Request: Each line containing the word "return" should be found and copied.

Entries provided:
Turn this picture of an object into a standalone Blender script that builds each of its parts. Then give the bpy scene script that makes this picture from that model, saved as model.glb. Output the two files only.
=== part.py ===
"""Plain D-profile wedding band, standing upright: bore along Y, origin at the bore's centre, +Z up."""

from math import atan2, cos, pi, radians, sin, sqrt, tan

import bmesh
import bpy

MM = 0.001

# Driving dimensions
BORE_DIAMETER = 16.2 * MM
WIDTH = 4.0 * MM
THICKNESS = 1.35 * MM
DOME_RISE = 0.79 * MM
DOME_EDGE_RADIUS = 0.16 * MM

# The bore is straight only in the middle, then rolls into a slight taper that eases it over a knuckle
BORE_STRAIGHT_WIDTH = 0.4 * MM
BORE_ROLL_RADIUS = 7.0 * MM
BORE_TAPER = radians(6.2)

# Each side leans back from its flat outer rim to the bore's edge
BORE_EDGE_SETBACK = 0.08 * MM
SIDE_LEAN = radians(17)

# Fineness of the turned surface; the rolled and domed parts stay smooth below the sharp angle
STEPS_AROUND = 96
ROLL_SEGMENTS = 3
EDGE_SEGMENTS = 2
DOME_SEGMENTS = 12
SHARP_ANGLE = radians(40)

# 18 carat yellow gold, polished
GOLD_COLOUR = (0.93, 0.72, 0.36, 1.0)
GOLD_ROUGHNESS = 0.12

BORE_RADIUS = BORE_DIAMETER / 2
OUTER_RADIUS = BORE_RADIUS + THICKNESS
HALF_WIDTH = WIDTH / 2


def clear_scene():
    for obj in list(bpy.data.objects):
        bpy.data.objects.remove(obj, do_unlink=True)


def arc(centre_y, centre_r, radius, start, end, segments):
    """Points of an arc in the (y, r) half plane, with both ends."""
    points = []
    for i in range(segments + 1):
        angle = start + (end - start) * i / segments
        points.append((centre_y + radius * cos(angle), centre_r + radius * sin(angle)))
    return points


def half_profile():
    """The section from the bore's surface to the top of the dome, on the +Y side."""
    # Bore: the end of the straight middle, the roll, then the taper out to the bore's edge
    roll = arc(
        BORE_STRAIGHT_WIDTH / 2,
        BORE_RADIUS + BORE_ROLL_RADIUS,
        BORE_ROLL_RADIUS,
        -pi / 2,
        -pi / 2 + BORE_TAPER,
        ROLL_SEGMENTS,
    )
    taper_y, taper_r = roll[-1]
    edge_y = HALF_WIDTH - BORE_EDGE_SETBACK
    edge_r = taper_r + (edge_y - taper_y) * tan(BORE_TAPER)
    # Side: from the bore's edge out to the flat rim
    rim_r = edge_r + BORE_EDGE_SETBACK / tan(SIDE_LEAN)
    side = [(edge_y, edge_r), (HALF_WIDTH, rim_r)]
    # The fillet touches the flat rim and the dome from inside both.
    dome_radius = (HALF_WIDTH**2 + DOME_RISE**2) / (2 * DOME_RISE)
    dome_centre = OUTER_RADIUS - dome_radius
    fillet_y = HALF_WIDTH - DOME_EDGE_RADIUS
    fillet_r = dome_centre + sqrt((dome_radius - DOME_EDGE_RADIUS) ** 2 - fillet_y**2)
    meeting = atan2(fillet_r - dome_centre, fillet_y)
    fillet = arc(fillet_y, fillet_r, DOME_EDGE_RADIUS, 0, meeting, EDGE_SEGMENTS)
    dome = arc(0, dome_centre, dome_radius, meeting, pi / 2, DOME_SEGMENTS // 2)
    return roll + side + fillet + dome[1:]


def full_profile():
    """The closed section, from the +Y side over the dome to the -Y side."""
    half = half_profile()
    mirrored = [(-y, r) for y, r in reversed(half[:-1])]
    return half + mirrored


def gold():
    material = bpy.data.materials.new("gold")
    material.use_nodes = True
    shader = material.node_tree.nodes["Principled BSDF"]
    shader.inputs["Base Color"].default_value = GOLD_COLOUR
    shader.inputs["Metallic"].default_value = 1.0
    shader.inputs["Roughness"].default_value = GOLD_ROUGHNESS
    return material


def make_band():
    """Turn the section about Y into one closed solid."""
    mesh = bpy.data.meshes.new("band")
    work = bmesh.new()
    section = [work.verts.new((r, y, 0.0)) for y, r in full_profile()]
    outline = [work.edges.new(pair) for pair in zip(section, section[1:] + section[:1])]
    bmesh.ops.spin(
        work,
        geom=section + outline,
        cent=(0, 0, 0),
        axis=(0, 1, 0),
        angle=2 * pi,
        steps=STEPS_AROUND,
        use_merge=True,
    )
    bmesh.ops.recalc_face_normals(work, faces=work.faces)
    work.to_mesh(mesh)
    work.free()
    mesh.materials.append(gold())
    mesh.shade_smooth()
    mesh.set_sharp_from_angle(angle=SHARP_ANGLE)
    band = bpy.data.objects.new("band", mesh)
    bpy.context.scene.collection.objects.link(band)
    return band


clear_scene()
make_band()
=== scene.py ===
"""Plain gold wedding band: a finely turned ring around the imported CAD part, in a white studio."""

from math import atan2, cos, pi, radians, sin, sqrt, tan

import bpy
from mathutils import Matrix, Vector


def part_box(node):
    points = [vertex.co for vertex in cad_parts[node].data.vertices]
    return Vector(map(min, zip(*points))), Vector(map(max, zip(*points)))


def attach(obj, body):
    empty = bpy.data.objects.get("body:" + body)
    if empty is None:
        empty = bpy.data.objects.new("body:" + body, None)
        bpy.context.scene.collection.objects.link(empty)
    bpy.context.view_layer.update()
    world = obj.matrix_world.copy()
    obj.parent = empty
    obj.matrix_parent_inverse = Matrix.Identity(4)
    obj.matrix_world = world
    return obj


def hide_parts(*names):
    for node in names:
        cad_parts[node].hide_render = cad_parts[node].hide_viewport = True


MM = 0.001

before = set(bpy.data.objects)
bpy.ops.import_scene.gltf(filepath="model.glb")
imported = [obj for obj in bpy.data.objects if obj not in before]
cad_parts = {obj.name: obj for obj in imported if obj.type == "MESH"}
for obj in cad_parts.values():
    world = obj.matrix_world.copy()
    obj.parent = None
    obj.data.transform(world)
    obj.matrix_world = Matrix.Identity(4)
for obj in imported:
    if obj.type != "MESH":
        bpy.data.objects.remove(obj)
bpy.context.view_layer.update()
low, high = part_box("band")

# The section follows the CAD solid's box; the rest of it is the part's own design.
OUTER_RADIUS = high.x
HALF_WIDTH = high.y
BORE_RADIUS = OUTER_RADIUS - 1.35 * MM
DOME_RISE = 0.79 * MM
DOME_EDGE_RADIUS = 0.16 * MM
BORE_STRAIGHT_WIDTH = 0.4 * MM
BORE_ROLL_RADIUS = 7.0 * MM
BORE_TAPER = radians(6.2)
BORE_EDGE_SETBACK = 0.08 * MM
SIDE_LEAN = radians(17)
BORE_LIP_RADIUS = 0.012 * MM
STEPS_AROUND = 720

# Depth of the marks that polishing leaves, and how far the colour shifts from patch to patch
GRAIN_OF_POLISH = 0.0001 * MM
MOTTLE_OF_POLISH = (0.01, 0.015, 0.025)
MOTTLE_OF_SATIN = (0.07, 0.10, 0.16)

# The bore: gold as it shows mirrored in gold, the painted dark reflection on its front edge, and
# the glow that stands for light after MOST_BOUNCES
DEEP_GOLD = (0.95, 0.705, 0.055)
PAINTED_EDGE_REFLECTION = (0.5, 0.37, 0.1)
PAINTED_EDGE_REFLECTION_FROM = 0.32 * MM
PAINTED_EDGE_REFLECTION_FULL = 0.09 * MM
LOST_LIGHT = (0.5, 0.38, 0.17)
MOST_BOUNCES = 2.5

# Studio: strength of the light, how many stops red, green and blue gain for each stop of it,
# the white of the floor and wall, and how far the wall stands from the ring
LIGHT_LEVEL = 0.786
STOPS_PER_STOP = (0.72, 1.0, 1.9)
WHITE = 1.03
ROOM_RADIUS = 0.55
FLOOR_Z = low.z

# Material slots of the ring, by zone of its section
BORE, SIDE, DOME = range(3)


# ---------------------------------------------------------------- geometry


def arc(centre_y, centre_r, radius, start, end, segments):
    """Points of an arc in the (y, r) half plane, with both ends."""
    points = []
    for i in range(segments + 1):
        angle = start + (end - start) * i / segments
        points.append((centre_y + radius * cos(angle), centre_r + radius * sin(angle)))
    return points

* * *

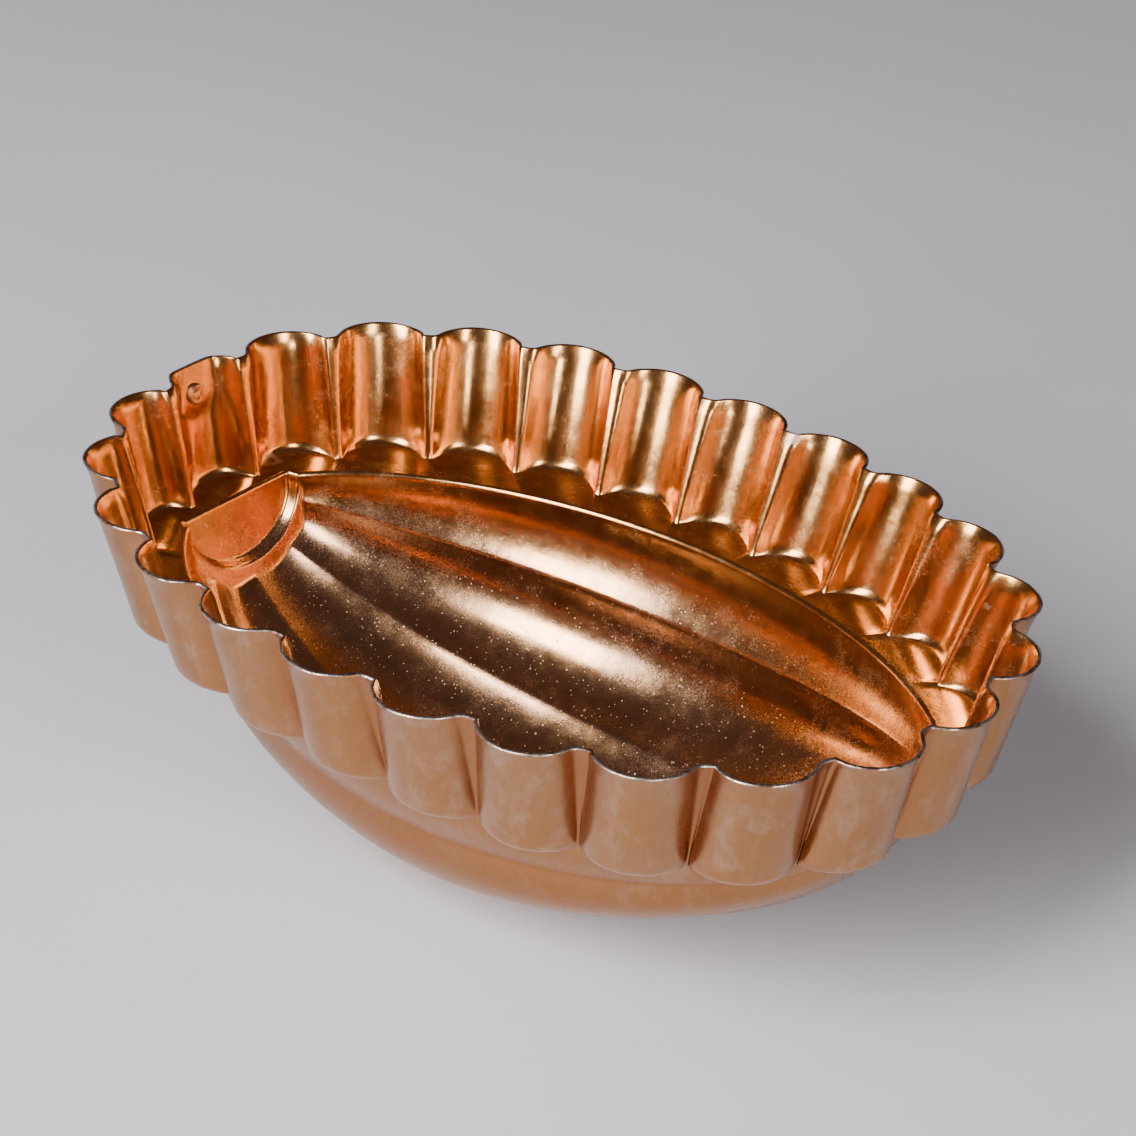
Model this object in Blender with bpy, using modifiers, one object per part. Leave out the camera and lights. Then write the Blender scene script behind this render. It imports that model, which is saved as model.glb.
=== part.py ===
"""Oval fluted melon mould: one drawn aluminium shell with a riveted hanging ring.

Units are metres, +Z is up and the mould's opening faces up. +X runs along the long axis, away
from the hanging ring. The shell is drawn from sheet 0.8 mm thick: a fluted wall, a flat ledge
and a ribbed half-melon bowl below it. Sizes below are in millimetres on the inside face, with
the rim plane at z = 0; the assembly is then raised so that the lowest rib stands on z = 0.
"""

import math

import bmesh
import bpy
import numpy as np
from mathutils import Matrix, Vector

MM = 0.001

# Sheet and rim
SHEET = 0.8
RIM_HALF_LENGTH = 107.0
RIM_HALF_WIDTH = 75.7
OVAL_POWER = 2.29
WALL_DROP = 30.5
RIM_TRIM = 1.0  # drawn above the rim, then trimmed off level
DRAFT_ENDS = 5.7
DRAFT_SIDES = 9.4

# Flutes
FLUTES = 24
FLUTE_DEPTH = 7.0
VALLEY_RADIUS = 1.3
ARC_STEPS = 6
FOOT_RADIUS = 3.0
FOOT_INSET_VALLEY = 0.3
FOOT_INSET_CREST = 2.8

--

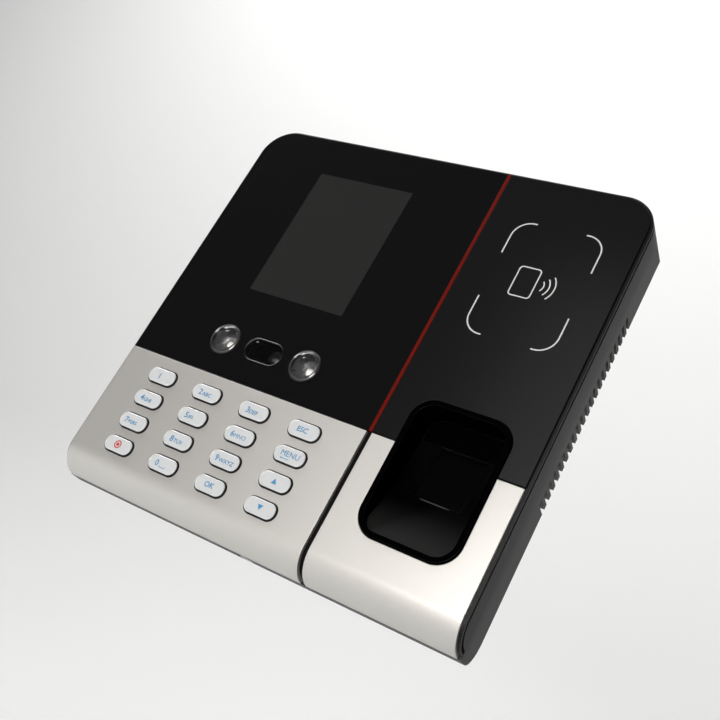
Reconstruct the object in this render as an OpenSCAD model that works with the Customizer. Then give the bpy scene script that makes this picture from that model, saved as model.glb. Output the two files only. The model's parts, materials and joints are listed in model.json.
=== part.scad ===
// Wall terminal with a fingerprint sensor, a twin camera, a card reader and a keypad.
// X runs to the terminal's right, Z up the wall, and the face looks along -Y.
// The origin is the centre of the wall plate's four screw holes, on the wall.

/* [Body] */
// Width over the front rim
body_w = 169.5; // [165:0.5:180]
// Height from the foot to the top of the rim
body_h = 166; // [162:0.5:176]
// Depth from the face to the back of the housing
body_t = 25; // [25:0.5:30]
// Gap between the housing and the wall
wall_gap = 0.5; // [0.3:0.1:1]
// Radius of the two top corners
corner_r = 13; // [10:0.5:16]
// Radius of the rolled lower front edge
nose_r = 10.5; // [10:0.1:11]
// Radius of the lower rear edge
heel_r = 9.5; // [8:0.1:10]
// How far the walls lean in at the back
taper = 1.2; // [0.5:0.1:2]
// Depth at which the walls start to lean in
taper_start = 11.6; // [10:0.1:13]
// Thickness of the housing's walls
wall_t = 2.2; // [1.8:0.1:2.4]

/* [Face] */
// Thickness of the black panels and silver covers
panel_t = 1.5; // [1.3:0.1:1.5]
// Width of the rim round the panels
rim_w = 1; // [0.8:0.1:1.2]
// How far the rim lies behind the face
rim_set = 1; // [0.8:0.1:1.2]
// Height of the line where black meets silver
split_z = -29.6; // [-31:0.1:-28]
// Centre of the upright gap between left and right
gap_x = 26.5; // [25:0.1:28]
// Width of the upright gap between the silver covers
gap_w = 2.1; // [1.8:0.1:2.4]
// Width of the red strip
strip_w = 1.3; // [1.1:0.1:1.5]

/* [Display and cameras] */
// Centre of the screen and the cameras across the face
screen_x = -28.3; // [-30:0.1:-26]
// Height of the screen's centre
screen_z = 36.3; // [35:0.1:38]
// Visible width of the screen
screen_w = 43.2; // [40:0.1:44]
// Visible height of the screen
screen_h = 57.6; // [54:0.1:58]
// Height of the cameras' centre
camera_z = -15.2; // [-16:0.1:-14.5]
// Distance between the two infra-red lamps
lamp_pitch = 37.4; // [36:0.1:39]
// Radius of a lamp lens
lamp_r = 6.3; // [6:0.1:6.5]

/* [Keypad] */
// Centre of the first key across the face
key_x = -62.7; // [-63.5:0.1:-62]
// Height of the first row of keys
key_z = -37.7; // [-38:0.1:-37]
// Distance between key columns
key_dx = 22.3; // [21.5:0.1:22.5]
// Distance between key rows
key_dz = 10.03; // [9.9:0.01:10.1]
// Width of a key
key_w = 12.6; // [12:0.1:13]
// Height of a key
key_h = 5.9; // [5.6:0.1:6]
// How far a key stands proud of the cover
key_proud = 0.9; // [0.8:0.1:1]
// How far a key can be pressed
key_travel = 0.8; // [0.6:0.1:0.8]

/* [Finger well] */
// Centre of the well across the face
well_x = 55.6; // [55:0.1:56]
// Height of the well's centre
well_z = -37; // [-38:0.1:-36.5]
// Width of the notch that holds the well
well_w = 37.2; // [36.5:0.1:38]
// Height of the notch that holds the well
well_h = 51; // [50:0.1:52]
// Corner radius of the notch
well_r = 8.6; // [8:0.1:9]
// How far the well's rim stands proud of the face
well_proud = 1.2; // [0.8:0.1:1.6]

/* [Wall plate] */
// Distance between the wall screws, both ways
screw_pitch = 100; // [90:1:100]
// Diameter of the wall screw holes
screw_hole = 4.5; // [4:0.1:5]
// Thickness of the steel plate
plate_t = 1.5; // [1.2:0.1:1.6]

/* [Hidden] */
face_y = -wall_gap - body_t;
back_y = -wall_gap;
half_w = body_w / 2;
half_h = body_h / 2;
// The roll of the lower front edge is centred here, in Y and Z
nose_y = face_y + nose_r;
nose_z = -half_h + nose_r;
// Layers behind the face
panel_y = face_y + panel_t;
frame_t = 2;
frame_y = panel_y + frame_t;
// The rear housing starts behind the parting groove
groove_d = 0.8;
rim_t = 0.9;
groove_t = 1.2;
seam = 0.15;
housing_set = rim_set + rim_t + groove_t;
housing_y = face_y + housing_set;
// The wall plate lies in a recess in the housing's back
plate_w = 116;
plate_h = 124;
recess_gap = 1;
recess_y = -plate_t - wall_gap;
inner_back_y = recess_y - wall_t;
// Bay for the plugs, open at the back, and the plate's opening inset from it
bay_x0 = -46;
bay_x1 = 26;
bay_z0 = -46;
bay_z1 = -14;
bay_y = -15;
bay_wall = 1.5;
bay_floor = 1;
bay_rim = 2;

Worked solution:
    return points
    return roll + side + fillet + dome[1:]
    return half + mirrored
    return material
    return band
    return Vector(map(min, zip(*points))), Vector(map(max, zip(*points)))
    return obj
    return points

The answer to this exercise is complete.